You know how good God is? Our daughter's mother Carol decided it was our daughter's right to know her heritage, and she wrote, and those letters had landed the same day at welfare. As a result of interest on both sides, they gave us information, and we started to make contact.
For me it was incredibly difficult; when you've covered something, and lived with denial; to face the reality - I couldn't cope with even a photograph of her.
I meant to have something shut away, and behind a big stone; and God says: “roll away the stone” - you don't want to go there. I mean its death there. It's ugly there. It's painful there; but when you actually roll it away, and look at a photograph, and think: actually this is a person.
Her name was Josephine. I thought: that's kind of a bit of a religious name; and the Lord reminded me about how Joseph was: separated from all his brethren; and came back and had a reunion.
It was quite a big thing to actually face reality, when you've been living in denial for 18 years; but we had to really roll away the stone, remove the covering. Then you feel incredibly vulnerable and fragile, and dependent on God.
That's actually just what He wants us to do, when we let go whatever we hid behind. They had fig leaves in Genesis; but they had to actually take those fig leaves off, to receive the covering of skin; and the provision of what Jesus Christ had done on the cross. For me that was quite a vulnerable stage too.
[Mike Connell] So again the issue of humility came in. We had to face the issues in our personal life. We put matters right with one another, and realised that all our lives there'd been this deep hurt. To come and actually admit it... the Lord spoke to me, and clearly He said: you need to put this matter right.
I had to put it right with Joy; I had to go to her father, and put it right with her father. We had to actually come clean about what we had done, which was wrong; and when you do that, when you position yourself the way God says - He provides blessing for you. He provides grace.
[Joy Connell] Yeah, I remember my parents - I invited them up. I said: “there's something I want to talk to you about...” I took the two of them out to the Old Flame, which is the best restaurant I could think of, and sat them down.
I just had to deeply apologise for my secrecy, what I'd hidden from them; and asked their forgiveness for what we had covered at that time, because...
[Mike Connell] That's actually honouring them, by putting right what was wrong. Where there'd been dishonour, there had to be honour restored - and that made such a difference.
[Joy Connell] Then we wrote to Josephine, and we apologised to her. We both apologised for the rejection, and the effect it had on her life; and asked her forgiveness.
Then we decided to make her very welcome. We invited her to come and stay - and that again was a miracle. She was half way through dentistry school. She's a Dentist in Whakatane, and at that stage, she was half way through dentistry training in Dunedin, and she was going back to do a summer school paper; so we invited her to stay after that paper.
Of course, when you pastor a church, and you've got six children that look a bit like you, you can't just turn up with another one the next Sunday...

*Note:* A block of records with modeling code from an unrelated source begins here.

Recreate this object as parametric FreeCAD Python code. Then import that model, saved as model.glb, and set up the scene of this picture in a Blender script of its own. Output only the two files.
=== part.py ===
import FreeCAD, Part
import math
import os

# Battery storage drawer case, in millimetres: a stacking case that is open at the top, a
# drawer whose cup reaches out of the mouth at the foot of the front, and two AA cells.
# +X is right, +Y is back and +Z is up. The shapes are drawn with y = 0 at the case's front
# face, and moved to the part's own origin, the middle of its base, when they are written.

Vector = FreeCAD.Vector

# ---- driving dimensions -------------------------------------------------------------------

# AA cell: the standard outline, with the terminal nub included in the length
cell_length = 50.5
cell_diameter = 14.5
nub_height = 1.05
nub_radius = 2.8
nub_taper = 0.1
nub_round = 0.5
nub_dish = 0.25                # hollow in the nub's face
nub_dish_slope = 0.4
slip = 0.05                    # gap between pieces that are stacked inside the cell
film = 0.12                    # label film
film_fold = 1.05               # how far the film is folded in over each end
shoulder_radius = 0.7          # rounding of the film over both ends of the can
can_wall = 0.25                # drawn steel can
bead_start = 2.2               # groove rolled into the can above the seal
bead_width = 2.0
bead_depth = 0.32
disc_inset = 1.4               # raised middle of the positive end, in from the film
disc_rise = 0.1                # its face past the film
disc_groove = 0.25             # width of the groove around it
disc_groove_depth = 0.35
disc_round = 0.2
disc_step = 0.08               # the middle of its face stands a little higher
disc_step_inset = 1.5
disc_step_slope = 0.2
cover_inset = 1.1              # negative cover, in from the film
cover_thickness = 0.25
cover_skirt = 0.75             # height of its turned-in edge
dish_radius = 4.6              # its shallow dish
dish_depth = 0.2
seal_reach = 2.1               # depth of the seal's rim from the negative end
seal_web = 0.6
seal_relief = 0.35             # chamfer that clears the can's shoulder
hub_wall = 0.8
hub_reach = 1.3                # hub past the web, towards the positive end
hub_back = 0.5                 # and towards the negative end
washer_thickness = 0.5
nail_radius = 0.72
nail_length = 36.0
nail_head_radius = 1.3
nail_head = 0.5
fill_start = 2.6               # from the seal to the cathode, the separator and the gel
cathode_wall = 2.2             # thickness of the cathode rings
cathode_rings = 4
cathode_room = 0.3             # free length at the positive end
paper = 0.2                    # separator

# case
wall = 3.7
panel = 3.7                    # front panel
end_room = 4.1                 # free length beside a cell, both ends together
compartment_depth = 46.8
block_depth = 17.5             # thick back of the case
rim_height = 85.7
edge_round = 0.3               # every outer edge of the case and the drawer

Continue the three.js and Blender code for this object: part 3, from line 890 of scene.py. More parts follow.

[Mike Connell] Looks like you...
[Joy Connell] ...without saying something to the church. But this church is amazing. We stood up, the Sunday before she arrived to stay, and shared our testimony. Some of you I know are still here - I remember some of your faces. At the end of the service, God was so good then, He just - I think everybody's closets were opened, and all the skeletons came out. God just moved, and brought quite a wave of tremendous healing. But also as a church family, you were tremendously responsive to us, and we invited her to arrive. She arrived right on Mike's 44th birthday.